Supervisors were giving people instant feedback, tying it to an individual’s own goals and handing out small weekly bonuses to employees who they felt were doing good things.

Indeed, this flies in the face of a decades old HR practice. While it’s ideal, it is also impossible for a manager to keep track of his or her subordinates’ performance throughout the year, right down to the important details that are essential to making a fair evaluation of their performance and contribution to organisational growth.

What he or she is most likely to remember are the projects that headed south, much to the chagrin of clients and the management. And what goes without causing a ripple rarely makes it to the performance appraisal form.

Meanwhile, any negative event such as a complaint by an angry client or a positive matter such as feedback from a delighted client, which happens immediately before the performance appraisal, has a disproportionate impact on the evaluation. So the rule of thumb for employees is to be on their best behaviour in the few weeks before their appraisal.

Peter Cappelli and Anna Tavis in their article titled ‘Performance Management Revolution’ published in the Harvard Business Review (HBR) note: “The biggest limitation of annual reviews and the main reason more and more companies are dropping them is this – with their heavy emphasis on financial rewards and punishments, and their end of year structure, they hold people accountable for past behaviour at the expense of improving current performance and grooming talent for the future, both of which are critical for organisations’ long-term survival.”

“In contrast, regular conversations about performance and development change the focus to building the workforce your organisation needs to be competitive both today and years from now,” they add.


For global businesses with large staff numbers, annual reviews are a costly affair. A Deloitte manager recently described its annual performance evaluation as “an investment of 1.8 million hours across the firm that didn’t fit our business needs anymore.”

This is why tech companies such as Adobe, Juniper Systems, Dell, Microsoft and IBM; professional services firms like Deloitte and PwC; as well as major global businesses such as Gap, and even the mighty General Electric (GE) have replaced annual performance appraisals with frequent informal check-ins between managers and employees.

For tech companies, the inspiration for change came from the Agile Manifesto created by software developers in 2001. It stressed that principles such as collaboration, self-organisation, self-direction and regular reflection will work more effectively with the aim of prototyping more quickly, and responding in real time to customer feedback and changes in requirements.

Even if the Agile Manifesto wasn’t directed at performance per se, these principles changed the definition of effectiveness on the job, and ran counter to the customary practice of cascading goals from the top down and assessing people against them once a year.

As Cappelli and Tavis observe, “the tension between the traditional and newer approaches stems from a long running dispute about managing people: Do you get what you get when you hire your employees?
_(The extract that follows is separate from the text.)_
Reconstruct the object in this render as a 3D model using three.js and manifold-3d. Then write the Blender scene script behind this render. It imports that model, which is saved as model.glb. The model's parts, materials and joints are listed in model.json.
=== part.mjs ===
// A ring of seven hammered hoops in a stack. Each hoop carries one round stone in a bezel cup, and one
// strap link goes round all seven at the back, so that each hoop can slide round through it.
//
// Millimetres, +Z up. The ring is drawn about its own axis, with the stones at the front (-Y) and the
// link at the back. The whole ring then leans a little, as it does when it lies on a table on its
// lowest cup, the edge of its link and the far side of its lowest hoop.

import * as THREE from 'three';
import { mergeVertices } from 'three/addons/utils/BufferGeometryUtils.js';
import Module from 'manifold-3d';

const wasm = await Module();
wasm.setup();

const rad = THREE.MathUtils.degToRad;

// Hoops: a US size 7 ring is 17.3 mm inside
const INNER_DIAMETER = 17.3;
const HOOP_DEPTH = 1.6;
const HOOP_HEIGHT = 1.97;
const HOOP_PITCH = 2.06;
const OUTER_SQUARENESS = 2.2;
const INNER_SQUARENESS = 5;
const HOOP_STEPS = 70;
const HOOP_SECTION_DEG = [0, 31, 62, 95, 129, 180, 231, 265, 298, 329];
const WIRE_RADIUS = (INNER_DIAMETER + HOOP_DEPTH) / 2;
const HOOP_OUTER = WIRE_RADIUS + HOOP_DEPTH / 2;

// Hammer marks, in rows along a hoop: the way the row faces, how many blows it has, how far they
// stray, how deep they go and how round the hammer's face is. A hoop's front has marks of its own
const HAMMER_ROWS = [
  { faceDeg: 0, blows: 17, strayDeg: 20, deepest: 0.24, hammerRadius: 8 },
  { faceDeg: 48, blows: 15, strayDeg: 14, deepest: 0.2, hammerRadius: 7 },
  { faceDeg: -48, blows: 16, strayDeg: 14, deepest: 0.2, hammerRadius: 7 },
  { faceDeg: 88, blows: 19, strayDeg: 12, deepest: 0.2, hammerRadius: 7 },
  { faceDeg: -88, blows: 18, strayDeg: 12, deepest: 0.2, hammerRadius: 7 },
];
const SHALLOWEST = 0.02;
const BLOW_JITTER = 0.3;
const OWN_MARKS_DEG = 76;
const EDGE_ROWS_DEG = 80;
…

Should you focus mainly on motivating the strong ones with money and getting rid of the weak ones? Or are employees malleable? Can you change the way they perform through effective coaching and management, and intrinsic rewards such as personal growth and a sense of progress on the job?”

It’s the real business needs such as that of people development, agility and the centrality of teamwork that drive today’s organisations to adopt frequent informal check-ins in lieu of annual performance reviews.

In essence, as an executive you have to pay more attention to performance management and consider it an ongoing process rather than an annual ritual. And since people development is crucial to performance management, you’ll have to redefine the role of your HR division to be in line with real business needs.

Inculcate a culture of learning and growth, formulate a strategy to measure the real contributions, and keep rewarding those in an effort to reinforce your team’s progressive attitude, proactive and dynamic nature, collaboration, knowledge sharing and innovation.

And last but not least, identify those who underperform but have the potential to grow further and devise a strategy to help them improve.